The 10-cent deposit encourages recycling of bottles and cans, but does it discourage further recycling? It might indirectly, because the aluminum and PTE plastic that get recycled under the bottle bill are some of the most valuable recycled material in the market, O’Brien said.
The bottle bill removes those valuable materials from curbside recycling containers, which makes the material not covered under the bottle bill less attractive to recyclers.
Also, anecdotally, O’Brien has heard that some consumers believe they have done their part once they’ve returned their bottles and cans.
“I have heard people say they think their recycling is done when they take their recyclables to the store,” O’Brien said. “Nobody’s ever really studied this, so nobody knows.”
Jan O’Connell, the Sierra Club’s development director, said she believes the bottle bill is responsible for an ethos against littering in the state.
“I can remember before, I mean, these things (bottles and cans) were just everywhere on trails,” she said. “I do see some of the water bottles now.
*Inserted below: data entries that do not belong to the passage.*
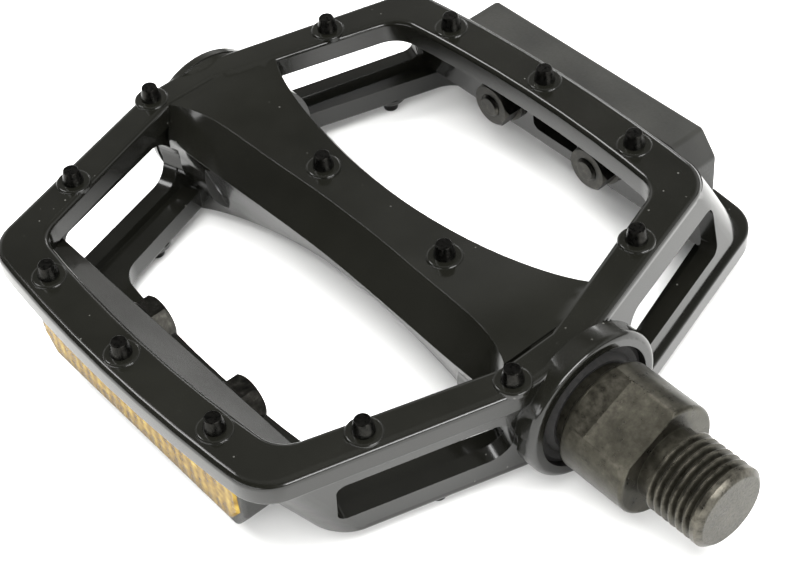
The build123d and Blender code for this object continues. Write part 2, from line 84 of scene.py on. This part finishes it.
class Mat:
    """A node material; its methods add nodes and return their outputs."""

    def __init__(self, name):
        self.material = bpy.data.materials.new(name)
        self.material.use_nodes = True
        self.tree = self.material.node_tree
        self.bsdf = self.tree.nodes["Principled BSDF"]
        self.geometry = self.new("ShaderNodeNewGeometry")

    def new(self, kind):
        return self.tree.nodes.new(kind)

    def link(self, output, socket):
        self.tree.links.new(output, socket)

    def set(self, **inputs):
        """Set or link shader inputs; an underscore stands for a space."""
        for name, value in inputs.items():
            plug(self.tree, value, self.bsdf.inputs[name.replace("_", " ")])

    def scaled_position(self, per_mm):
        node = self.new("ShaderNodeVectorMath")
        node.operation = "SCALE"
        node.inputs["Scale"].default_value = 1000.0 * per_mm
        self.link(self.geometry.outputs["Position"], node.inputs[0])
        return node.outputs[0]

    def noise(self, per_mm, detail=4.0, rough=0.5, distort=0.0):
        """per_mm is in cycles per millimetre."""
        node = self.new("ShaderNodeTexNoise")
        node.inputs["Scale"].default_value = 1.0
        node.inputs["Detail"].default_value = detail
        node.inputs["Roughness"].default_value = rough
        node.inputs["Distortion"].default_value = distort
        self.link(self.scaled_position(per_mm), node.inputs["Vector"])
        return node.outputs[0]

    def voronoi(self, per_mm):
        node = self.new("ShaderNodeTexVoronoi")
        node.inputs["Scale"].default_value = 1.0
        self.link(self.scaled_position(per_mm), node.inputs["Vector"])
        return node.outputs["Distance"]

    def ramp(self, factor, stops):
        return colour_ramp(self.tree, factor, stops)

    def fade(self, factor, low, high, start=0.3, end=0.7):
        """A ramp from low at start to high at end."""
        return self.ramp(factor, [(start, low), (end, high)])

    def math(self, operation, *values):
        node = self.new("ShaderNodeMath")
        node.operation = operation
        for value, socket in zip(values, node.inputs):
            plug(self.tree, value, socket)
        return node.outputs[0]

    def times(self, value, by):
        return self.math("MULTIPLY", value, by)

    def plus(self, first, second):
        return self.math("ADD", first, second)

    def mix(self, factor, first, second):
        node = self.new("ShaderNodeMix")
        node.data_type = "RGBA"
        # sockets 0, 6 and 7 are the factor and the two colours
        for index, value in ((0, factor), (6, first), (7, second)):
            plug(self.tree, value, node.inputs[index])
        return node.outputs[2]

    def axis(self, name):
        node = self.new("ShaderNodeSeparateXYZ")
        self.link(self.geometry.outputs["Position"], node.inputs[0])
        return node.outputs[name]

    def bump(self, height, depth_mm, strength=0.5, edge_mm=0.0):
        """Surface relief, with edges rounded to edge_mm where given."""
        node = self.new("ShaderNodeBump")
        node.inputs["Strength"].default_value = strength
        node.inputs["Distance"].default_value = depth_mm * MM
        self.link(height, node.inputs["Height"])
        if edge_mm:
            bevel = self.new("ShaderNodeBevel")
            bevel.samples = 4
            bevel.inputs["Radius"].default_value = edge_mm * MM
            self.link(bevel.outputs[0], node.inputs["Normal"])
        self.link(node.outputs[0], self.bsdf.inputs["Normal"])

    def edges(self):
        """1 on sharp outer edges, from the pointiness of the mesh."""
        pointiness = self.geometry.outputs["Pointiness"]
        return self.fade(pointiness, low=0.0, high=1.0, start=0.52, end=0.60)

    def give(self, *names):
        """Make this the only material of the named pieces."""
        for name in names:
            slots = nodes[name].data.materials
            slots.clear()
            slots.append(self.material)


# ---------------------------------------------------------------- materials
def make_paint():
    """Gloss black coating over the cast body, with patches of dust specks."""
    mat = Mat("gloss_black_coating")
    fine = mat.noise(per_mm=1.1, detail=3.0, rough=0.55)
    broad = mat.noise(per_mm=0.06, detail=3.0)
    dust = mat.ramp(mat.voronoi(per_mm=0.42), [(0.0, 1.0), (0.055, 1.0), (0.075, 0.0)])
    patches = mat.fade(mat.noise(per_mm=0.11, detail=2.0), low=0.0, high=1.0,
                       start=0.52, end=0.64)
    specks = mat.times(dust, by=patches)
    black = mat.fade(broad, low=(0.0036, 0.0036, 0.0028), high=(0.0054, 0.0054, 0.0042))
    dust_colour = (0.20, 0.20, 0.18)
    mat.set(
        Base_Color=mat.mix(mat.times(specks, by=0.30), black, dust_colour),
        Roughness=mat.fade(mat.noise(per_mm=0.12, detail=3.0), low=0.12, high=0.19),
        IOR=1.5, Coat_Weight=0.2, Coat_Roughness=0.05)
    relief = mat.plus(mat.times(fine, by=0.6), mat.times(specks, by=0.8))
    mat.bump(relief, depth_mm=0.010, strength=0.45, edge_mm=0.14)
    mat.give("pedal_body")


def make_spindle_steel():
    """Blackened steel with a painted highlight on its sharp edges, bare beyond the end plane
    in X.
    """
    mat = Mat("blackened_spindle_steel")
    coarse = mat.noise(per_mm=0.22, detail=6.0, rough=0.68, distort=0.3)
    middle = mat.noise(per_mm=0.9, detail=5.0, rough=0.6)
    fine = mat.noise(per_mm=2.6, detail=3.0, rough=0.6)
    mottle = mat.plus(mat.times(coarse, by=0.6), mat.times(middle, by=0.4))
    blackened = mat.ramp(mottle, [
        (0.34, (0.022, 0.0205, 0.0155)),
        (0.47, (0.038, 0.0355, 0.027)),
        (0.57, (0.058, 0.0545, 0.042)),
        (0.70, (0.098, 0.092, 0.074)),
    ])
    # stops are X in metres: the bare end starts at about 71.4 mm
    end_mask = mat.ramp(mat.axis("X"), [(0.0, 0.0), (0.07135, 0.0), (0.07142, 1.0)])
    bare = mat.ramp(fine, [
        (0.36, (0.016, 0.015, 0.013)),
        (0.47, (0.075, 0.071, 0.062)),
        (0.66, (0.13, 0.124, 0.11)),
    ])
    # painted highlight: the sharp edges are lightened toward pale brown in patches, standing
    # in for glints on the thread crests and collar
    patchy = mat.fade(middle, low=0.15, high=1.0, start=0.38, end=0.62)
    painted_edge_highlight = mat.times(mat.edges(), by=patchy)
    edge_highlight_colour = (0.26, 0.24, 0.20)
    blackened_with_highlight = mat.mix(mat.times(painted_edge_highlight, by=0.55), blackened, edge_highlight_colour)
    mat.set(
        Base_Color=mat.mix(end_mask, blackened_with_highlight, bare),
        Roughness=mat.fade(middle, low=0.25, high=0.40),
        Metallic=0.86)
    relief = mat.plus(mat.times(middle, by=0.7), mat.times(fine, by=0.5))
    mat.bump(relief, depth_mm=0.03, strength=0.6, edge_mm=0.15)
    mat.give("spindle")


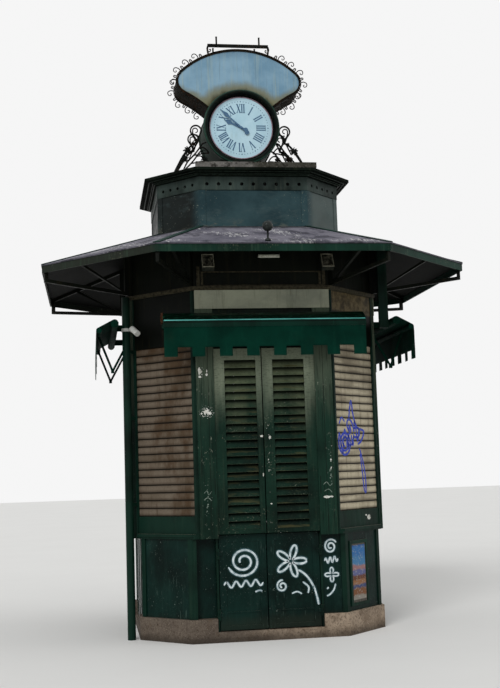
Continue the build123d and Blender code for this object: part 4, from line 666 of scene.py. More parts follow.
def box_piece(name, at, material, *boxes):
    """Piece of boxes, each given by its limits and perhaps its bevel."""
    bm = bmesh.new()
    for box in boxes:
        add_box(bm, at, *box)
    finish_piece(name, bm, material)


def skin(bm, rings, closed=False):
    """Faces between rings of as many points, capped at both ends unless the rings close on themselves."""
    count = len(rings[0])
    for a, b in zip(rings, rings[1:] + (rings[:1] if closed else [])):
        for s in range(count):
            n = (s + 1) % count
            bm.faces.new((a[s], a[n], b[n], b[s]))
    if not closed:
        bm.faces.new(rings[0][::-1])
        bm.faces.new(rings[-1])


def round_ring(bm, centre, r, u, v, sides):
    turns = (2 * math.pi * s / sides for s in range(sides))
    return [bm.verts.new(centre + r * MM * (math.cos(t) * u + math.sin(t) * v)) for t in turns]


def add_tube(bm, points, radius, sides, closed=False):
    """Round bar along points of the frame."""
    count = len(points)
    rings = []
    normal = None
    for k, p in enumerate(points):
        a = points[(k - 1) % count] if closed or k else points[k]
        b = points[(k + 1) % count] if closed or k < count - 1 else points[k]
        way = (b - a).normalized()
        if normal is None:
            other = Vector((0, 0, 1)) if abs(way.z) < 0.9 else Vector((1, 0, 0))
            normal = way.cross(other).normalized()
        normal = (normal - way * normal.dot(way)).normalized()
        across = way.cross(normal)
        rings.append(round_ring(bm, p, radius, normal, across, sides))
    skin(bm, rings, closed)


def add_turned(bm, centre, axis, profile, sides):
    """Body of revolution: profile is (radius, along) pairs in millimetres."""
    axis = axis.normalized()
    other = Vector((0, 0, 1)) if abs(axis.z) < 0.9 else Vector((1, 0, 0))
    u = axis.cross(other).normalized()
    v = axis.cross(u)
    skin(bm, [round_ring(bm, centre + axis * along * MM, r, u, v, sides) for r, along in profile])


def smooth_path(points, steps=10):
    """Catmull-Rom line through (x, z) points."""
    path = []
    line = [points[0], *points, points[-1]]
    for k in range(1, len(line) - 2):
        p0, p1, p2, p3 = (Vector(q) for q in line[k - 1:k + 3])
        for s in range(steps):
            t = s / steps
            path.append(0.5 * (
                2 * p1 + (p2 - p0) * t + (2 * p0 - 5 * p1 + 4 * p2 - p3) * t * t
                + (3 * p1 - p0 - 3 * p2 + p3) * t ** 3
            ))
    path.append(Vector(points[-1]))
    return path


def add_stroke(bm, at, points, wide, lift, steps=10, seed=1, thick=0.8):
    """Sprayed line on a wall: lift gives how far out the wall's face is at (x, z)."""
    rand = random.Random(seed)
    path = smooth_path(points, steps)
    rows = []
    for k, p in enumerate(path):
        a, b = path[max(k - 1, 0)], path[min(k + 1, len(path) - 1)]
        way = (b - a).normalized() if (b - a).length > 1e-6 else Vector((1, 0))
        across = Vector((-way.y, way.x))
        end = min(k, len(path) - 1 - k)
        half = wide / 2 * min(1, 0.45 + 0.28 * end) * rand.uniform(0.9, 1.1)
        rows.append([p + across * half * share for share in (-1, -0.5, 0, 0.5, 1)])
    front, back = (
        [[bm.verts.new(at(q.x, lift(q.x, q.y) + out, q.y)) for q in row] for row in rows]
        for out in (thick, 0.1)
    )
    for grid in (front, back):
        for a, b in zip(grid, grid[1:]):
            for s in range(4):
                bm.faces.new((a[s], a[s + 1], b[s + 1], b[s]))
    for (fa, fb), (ba, bb) in zip(zip(front, front[1:]), zip(back, back[1:])):
        for s in (0, 4):
            bm.faces.new((fa[s], fb[s], bb[s], ba[s]))
    for f, b in ((front[0], back[0]), (front[-1], back[-1])):
        for s in range(4):
            bm.faces.new((f[s], f[s + 1], b[s + 1], b[s]))


def add_blob(bm, at, x, z, rx, rz, out, seed, thick=1.0, count=28):
    """Irregular splash of paint with a few runs."""
    rand = random.Random(seed)
    rim = []
    for k in range(count):
        t = 2 * math.pi * k / count
        r = rand.uniform(0.62, 1.05)
        rim.append((x + rx * r * math.cos(t), z + rz * r * math.sin(t)))
    top = bm.verts.new(at(x, out + thick, z))
    low = bm.verts.new(at(x, out + 0.1, z))
    front = [bm.verts.new(at(a, out + thick * 0.6, b)) for a, b in rim]
    back = [bm.verts.new(at(a, out + 0.1, b)) for a, b in rim]
    for k in range(count):
        n = (k + 1) % count
        bm.faces.new((top, front[k], front[n]))
        bm.faces.new((low, back[n], back[k]))
        bm.faces.new((front[k], back[k], back[n], front[n]))


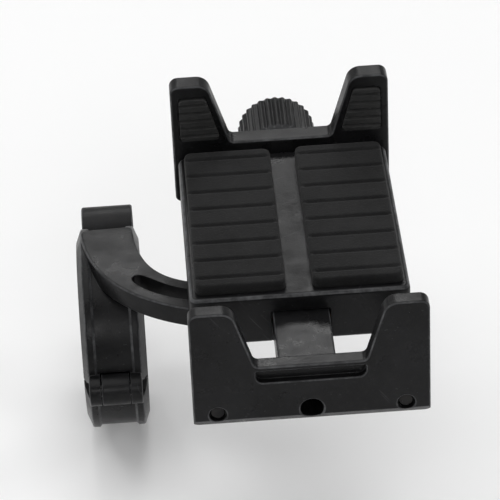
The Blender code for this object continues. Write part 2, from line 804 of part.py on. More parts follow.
make_arm()
make_lower_clamp()
make_liner("liner_upper", "below")
make_liner("liner_lower", "above")
make_clamp_hardware()
make_swivel()
make_base_body()
make_seat_pads()
make_near_jaw()
make_far_jaw()
make_lead_screw()
make_knob()
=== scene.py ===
"""The looks of the four-claw bicycle phone mount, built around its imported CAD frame.

The scene is in metres, while outlines, profiles and the sizes of shapes are in millimetres. The
origin is the centre of the handlebar bore, +X runs along the bar, +Y points away from the rider
and +Z up. Pieces of the tray are drawn in the tray's own frame, whose origin is on the swivel axis
at the height of the phone's back, and tray() turns its places into places in the scene.
"""

import json
import math

import bmesh
import bpy
from mathutils import Euler, Matrix, Vector


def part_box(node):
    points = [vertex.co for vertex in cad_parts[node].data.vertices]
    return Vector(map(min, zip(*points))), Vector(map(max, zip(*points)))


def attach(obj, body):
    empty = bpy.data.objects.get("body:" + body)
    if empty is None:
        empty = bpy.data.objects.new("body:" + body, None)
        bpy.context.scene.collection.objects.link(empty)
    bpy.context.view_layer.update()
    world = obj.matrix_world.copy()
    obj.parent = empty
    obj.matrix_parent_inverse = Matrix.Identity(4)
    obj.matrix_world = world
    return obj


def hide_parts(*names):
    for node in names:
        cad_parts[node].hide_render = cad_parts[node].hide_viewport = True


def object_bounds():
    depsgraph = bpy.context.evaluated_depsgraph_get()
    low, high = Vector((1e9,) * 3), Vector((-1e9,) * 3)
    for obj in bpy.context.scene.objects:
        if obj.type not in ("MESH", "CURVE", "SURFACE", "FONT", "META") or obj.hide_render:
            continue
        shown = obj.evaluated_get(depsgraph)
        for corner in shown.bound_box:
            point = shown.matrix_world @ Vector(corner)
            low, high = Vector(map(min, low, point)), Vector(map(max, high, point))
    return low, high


MM = 0.001

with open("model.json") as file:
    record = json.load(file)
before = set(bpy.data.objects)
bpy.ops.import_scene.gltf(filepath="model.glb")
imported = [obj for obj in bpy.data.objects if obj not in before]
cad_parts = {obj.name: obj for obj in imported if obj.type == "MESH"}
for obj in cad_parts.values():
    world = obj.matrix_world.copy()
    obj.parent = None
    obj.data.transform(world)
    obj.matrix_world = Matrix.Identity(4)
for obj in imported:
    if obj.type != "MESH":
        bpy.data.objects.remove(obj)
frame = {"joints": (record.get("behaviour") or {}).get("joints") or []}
cad_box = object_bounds()
scene = bpy.context.scene

JOINTS = {joint["name"]: joint for joint in frame["joints"]}
SWIVEL = JOINTS["tray_swivel"]["pos_m"]
SEAT = Vector((SWIVEL[0], SWIVEL[1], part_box("seat_pad_left")[1].z))
HINGE = Vector(JOINTS["clamp_hinge"]["pos_m"])
SCREW = Vector(JOINTS["knob_turn"]["pos_m"])


def local_box(node):
    """A node's lowest and highest corners in the tray's frame, in millimetres."""
    low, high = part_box(node)
    return (low - SEAT) / MM, (high - SEAT) / MM


# ---------------------------------------------------------------------------------------------
# Meshes: every outline and profile below is in millimetres
# ---------------------------------------------------------------------------------------------

EDGE_STEPS = 4  # strips across every rounded edge
# Strips that wear like an edge take the lighter edge material, which also paints a highlight
WIDEST_ROUND = 0.7  # the widest slanting strip of a turned profile that wears like an edge
LEAST_SLANT = 0.35  # the least rise for each run, or run for each rise, of a slanting strip
THREAD_DEPTH = 0.61  # of the pitch
ROWS_PER_TURN = 8  # rows of points along each turn of a thread

# Turns that stand a piece made along Z on another axis, or a plate drawn in X and Y up across one
ALONG_X = (0, 90, 0)
ALONG_Y = (-90, 0, 0)
ALONG_Z = (0, 0, 0)
ACROSS_Y = (90, 0, 0)
ACROSS_X = (90, 0, 90)


def polar(radius, angle):
    return (radius * math.cos(angle), radius * math.sin(angle))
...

I’ve noticed some in lakes and streams, but I think now there’s a mindset with the bottles, with the bottle bill.”
There are many reasons why Michigan needs to overhaul its recycling policy somehow, O’Brien said. Look at Flint, where a lead poisoning crisis has forced thousands of residents to live off of bottled water.
That’s made the city a case study in the challenge posed by plastic water bottles to a recycling regime.
Flint has opt-in curbside recycling, and it is not equipped to handle families that today use dozens of bottles of water just to make dinner, O’Brien said. The lightweight bottles overflow the blue recycling bins.
“They’re so light, if they’re put in the bins in any quantity, they’ll blow out, and they’ll wind up in waterways,” O’Brien said. “It is an absurd picture when you think about it.”
The state needs a revolution in the way it views recycling, O’Brien said.
“Solid waste management — recycling, composting — is really infrastructure development and really, it should be seen as a utility,” she said. “Everybody produces garbage.”